Coleman studied Health, Physical Activity and Sport at Stranmillis College, which made her eligible to play gaelic football for Queen’s University, with whom she won the O’Connor Shield in 2019, before finishing her teacher training over in Liverpool.

“I graduated in July past and started subbing but I’ve been lucky getting into St Francis PS here in Lurgan and I’ll be there until June. I’m definitely enjoying it and there’s a great buzz,” says Niamh, who says she always wanted to teach.

“My mum works in a local primary school and my dad is the caretaker in St Francis. I’ve helped out in Clann Eireann Youth Club over the years and my mum has been working there all along too, so it was probably inevitable I’d end up teaching.

“The school has been so supportive when I’ve been playing for Armagh too. A lot of our girls would be attached to another local club, Clan na Gael, but they love watching Miss Coleman playing on television!” she chuckles.

Niamh herself had hero-worshipped ladies footballers as a young girl and had plenty of aspirational figures on her doorstep for Clann Eireann have dominated the Orchard domestic scene since the mid-noughties and had a significant contingent on the county team.

“When I was asked in school ‘who inspires you?’, it was our club’s big names. My go-to was Mags (McAlinden). We went on busses to support them in big Armagh games.
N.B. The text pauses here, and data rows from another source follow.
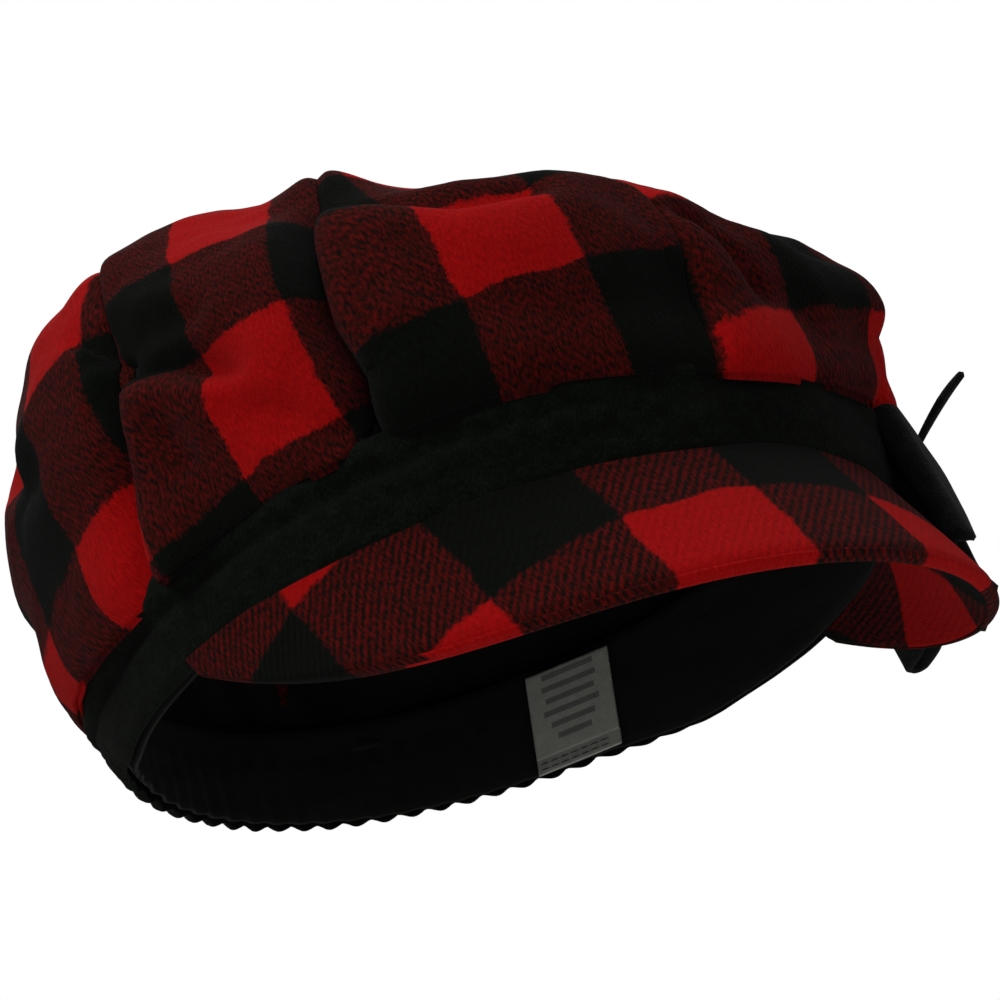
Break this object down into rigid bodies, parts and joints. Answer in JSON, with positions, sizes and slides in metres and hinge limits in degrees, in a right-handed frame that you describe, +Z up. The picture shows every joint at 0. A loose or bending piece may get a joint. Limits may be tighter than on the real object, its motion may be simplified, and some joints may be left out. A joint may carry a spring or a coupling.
{
  "type": "baker-boy cap",
  "caption": "Puffy panelled baker-boy cap in red and black check with a curved brim, a felt band and a side bow.",
  "frame": {"origin": "middle of the head opening, in the plane of the band's lower edge", "axes": "+Z up towards the crown; the brim points along -Y; the wearer's left, with the bow, is +X"},
  "size_m": [0.2074, 0.2326, 0.1464],
  "materials": {
    "plaid": "brushed twill flannel in a red and black buffalo check",
    "button_plaid": "the same brushed plaid, gathered over a button",
    "black_felt": "matt felted wool",
    "lining": "smooth woven lining with a faint sheen",
    "sweatband_cloth": "closely woven cotton facing",
    "interlining": "stiff non-woven interlining",
    "elastic": "woven elastic tape",
    "board": "thin moulded board",
    "label_cloth": "satin woven label tape",
    "thread": "spun thread"
  },
  "bodies": {
    "cap": {"crown_panel_front_left": "plaid", "crown_panel_left_front": "plaid", "crown_panel_left_back": "plaid", "crown_panel_back_left": "plaid", "crown_panel_back_right": "plaid", "crown_panel_right_back": "plaid", "crown_panel_right_front": "plaid", "crown_panel_front_right": "plaid", "top_button": "button_plaid", "crown_lining": "lining", "outer_band": "black_felt", "band_interlining": "interlining", "sweatband": "sweatband_cloth", "back_elastic": "elastic", "bow_knot": "black_felt", "bow_tack": "thread", "bow_loop_front": "black_felt", "bow_loop_back": "black_felt", "label_tab": "label_cloth", "label_stitches": "thread"},
    "brim": {"brim_top_cover": "plaid", "brim_board": "board", "brim_under_cover": "plaid", "brim_edge_seam": "plaid"},
    "lower_tail": {"bow_tail_lower": "black_felt"},
    "upper_tail": {"bow_tail_upper": "black_felt"},
    "label_flap": {"care_label": "label_cloth"}
  },
  "joints": [
    {"name": "brim_flex", "type": "hinge", "parent": "cap", "child": "brim", "pos_m": [0, -0.07, -0.001], "axis": [-1, 0, 0], "range_deg": [-3, 7], "stiffness_Nm_per_rad": 0.6},
    {"name": "lower_tail_swing", "type": "hinge", "parent": "cap", "child": "lower_tail", "pos_m": [0.09592, -0.04605, 0.013], "axis": [-0.3721, -0.9282, 0], "range_deg": [0, 65]},
    {"name": "upper_tail_bend", "type": "hinge", "parent": "cap", "child": "upper_tail", "pos_m": [0.09151, -0.04428, 0.0195], "axis": [-0.3721, -0.9282, 0], "range_deg": [-20, 25], "stiffness_Nm_per_rad": 0.002},
    {"name": "label_flap_hinge", "type": "hinge", "parent": "cap", "child": "label_flap", "pos_m": [0.05999, 0.06574, 0.0072], "axis": [0.6627, -0.7489, 0], "range_deg": [0, 70], "stiffness_Nm_per_rad": 0.0008}
  ]
}
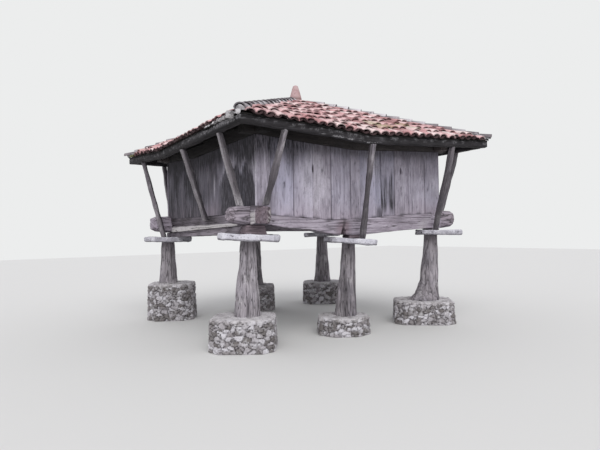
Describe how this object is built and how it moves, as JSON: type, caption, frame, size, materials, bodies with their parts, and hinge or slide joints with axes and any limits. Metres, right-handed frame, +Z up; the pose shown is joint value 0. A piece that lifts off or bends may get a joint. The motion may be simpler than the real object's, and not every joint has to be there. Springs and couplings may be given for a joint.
{
  "type": "raised granary",
  "caption": "Square timber store room raised on stone-capped trunk posts over masonry plinths, under a sagging pyramid roof of clay barrel tiles with slanting struts at the eaves",
  "frame": {"origin": "middle of the store room's plan, on the floor level under the lowest plinth", "axes": "+Z up; the front wall faces -Y; the left wall faces -X"},
  "size_m": [6.6265, 6.5665, 5.7209],
  "materials": {
    "plinth_masonry": "rubble in lime mortar",
    "capping_stone": "rough split sandstone",
    "post_timber": "weathered grey oak",
    "ground_timber": "weathered chestnut",
    "wall_planks": "weathered chestnut planks",
    "floor_timber": "sawn chestnut",
    "strut_timber": "weathered round-edged poles",
    "roof_timber": "dark weathered chestnut",
    "roof_tile": "lichened clay",
    "hip_tile": "lichened clay",
    "finial_clay": "unglazed clay"
  },
  "bodies": {
    "root": {"back_ground_beam": "ground_timber", "back_left_plinth": "plinth_masonry", "back_left_post": "post_timber", "back_left_stone": "capping_stone", "back_middle_plinth": "plinth_masonry", "back_middle_post": "post_timber", "back_middle_stone": "capping_stone", "back_right_plinth": "plinth_masonry", "back_right_post": "post_timber", "back_right_stone": "capping_stone", "back_struts": "strut_timber", "back_tiles": "roof_tile", "back_wall": "wall_planks", "back_wall_plate": "roof_timber", "bearing_blocks": "ground_timber", "eave_beams": "roof_timber", "floor_boards": "floor_timber", "floor_joists": "floor_timber", "front_ground_beam": "ground_timber", "front_left_plinth": "plinth_masonry", "front_left_post": "post_timber", "front_left_stone": "capping_stone", "front_middle_plinth": "plinth_masonry", "front_middle_post": "post_timber", "front_middle_stone": "capping_stone", "front_right_plinth": "plinth_masonry", "front_right_post": "post_timber", "front_right_stone": "capping_stone", "front_struts": "strut_timber", "front_tiles": "roof_tile", "front_wall": "wall_planks", "front_wall_plate": "roof_timber", "hip_tiles": "hip_tile", "left_ground_beam": "ground_timber", "left_sill_log": "ground_timber", "left_struts": "strut_timber", "left_tiles": "roof_tile", "left_wall": "wall_planks", "left_wall_plate": "roof_timber", "right_ground_beam": "ground_timber", "right_struts": "strut_timber", "right_tiles": "roof_tile", "right_wall": "wall_planks", "right_wall_plate": "roof_timber", "roof_boarding": "roof_timber", "roof_finial": "finial_clay", "roof_rafters": "roof_timber"}
  },
  "joints": []
}
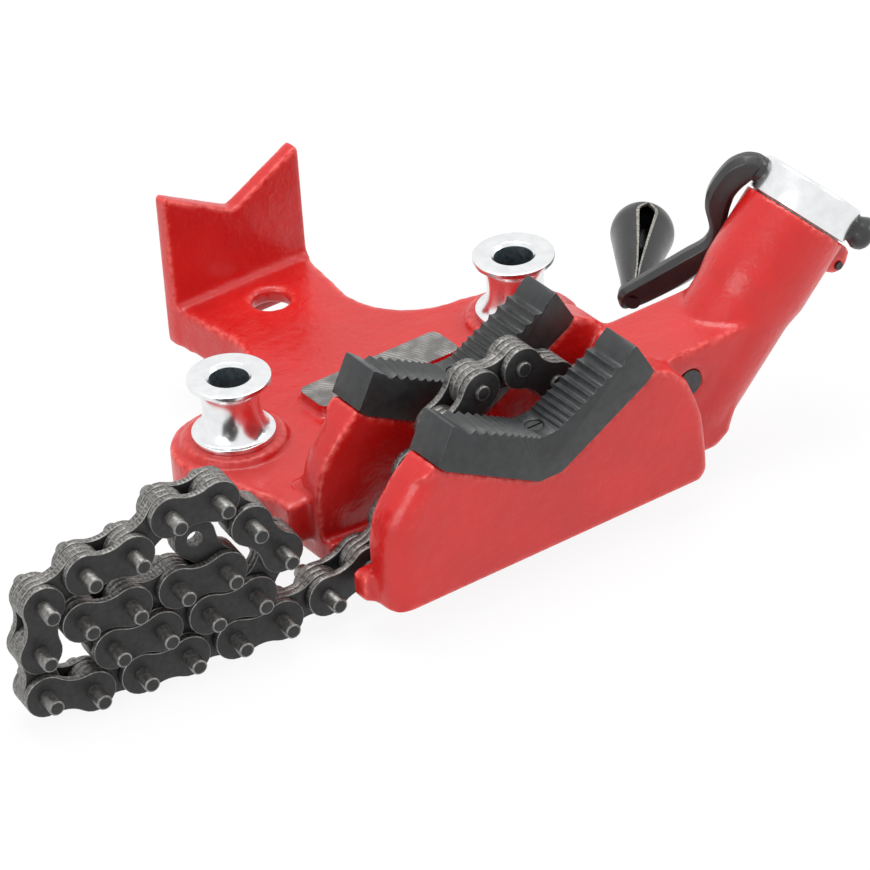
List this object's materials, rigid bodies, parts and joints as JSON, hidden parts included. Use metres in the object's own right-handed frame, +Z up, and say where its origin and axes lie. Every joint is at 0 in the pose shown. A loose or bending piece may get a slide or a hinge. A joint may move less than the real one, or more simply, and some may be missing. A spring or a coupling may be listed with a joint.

Most of those girls are still around the club and are great to go to for advice even now.”

Coleman has four Senior Championship medals to her name already with the club but had to watch helplessly last summer as Clann Eireann were dethroned by Armagh Harps, who won the quarter-final at Abbey Park and went on to claim their first county title this century.

“I’d torn ligaments in my shoulder in a friendly last July just before the competitive club season started. I was in a sling for eight weeks. No injury is nice, but it was a nightmare watching while we were knocked out.”

Former Armagh manager James Daly is back at the helm with Clann Eireann, who won every domestic match they played under him in his previous two-season spell which produced championship and league doubles both in 2016 and 2017.

“It’s great to have James back in, I really like him as a manager. Everyone was hurt last year and now we want to make amends. We were missing a good few starters, but fair play to Harps who were the better team that night and fully deserved to win.

“Everyone’s glad to be back at the club, not just for football but because it’s a case of friends getting together again. However, we’ll work hard too because club football in Armagh has become much more competitive and we’ll need to be at our best as a team.

“I welcome that though because for a few years there we were winning games easily too often. Beating teams by a lot isn’t beneficial for anybody so it’s great to see others stepping up and challenging. That can only be good for Armagh football.”

There’ll be fierce competition too for places in the Armagh team in the coming weeks with the likes of Fionnuala McKenna and Leah McGoldrick coming into the mix in the middle of the field along with incumbents Coleman and Aveen Donaldson Bellew.

“I was lucky to have Dearbhla to train with during lockdown but it’s easier with all the girls around you. We’ve trained hard on our own and now as a group. Match fitness is another things, but our in-house games have really been beneficial.

“These past few weeks have flown in, there’s a positive vibe and we want to get going,” enthuses Niamh, who was first brought into the Armagh panel by Sean O’Kane in 2017 and will have a rival in the on-field fashion stakes this season with Lauren McConville back.

“I’d always a problem with hair in my face. My mum told me to clip it back but then we found that a headband did the job. Lauren generally goes for a bandana and I always wear a headband so you can’t directly compare,” she laughs.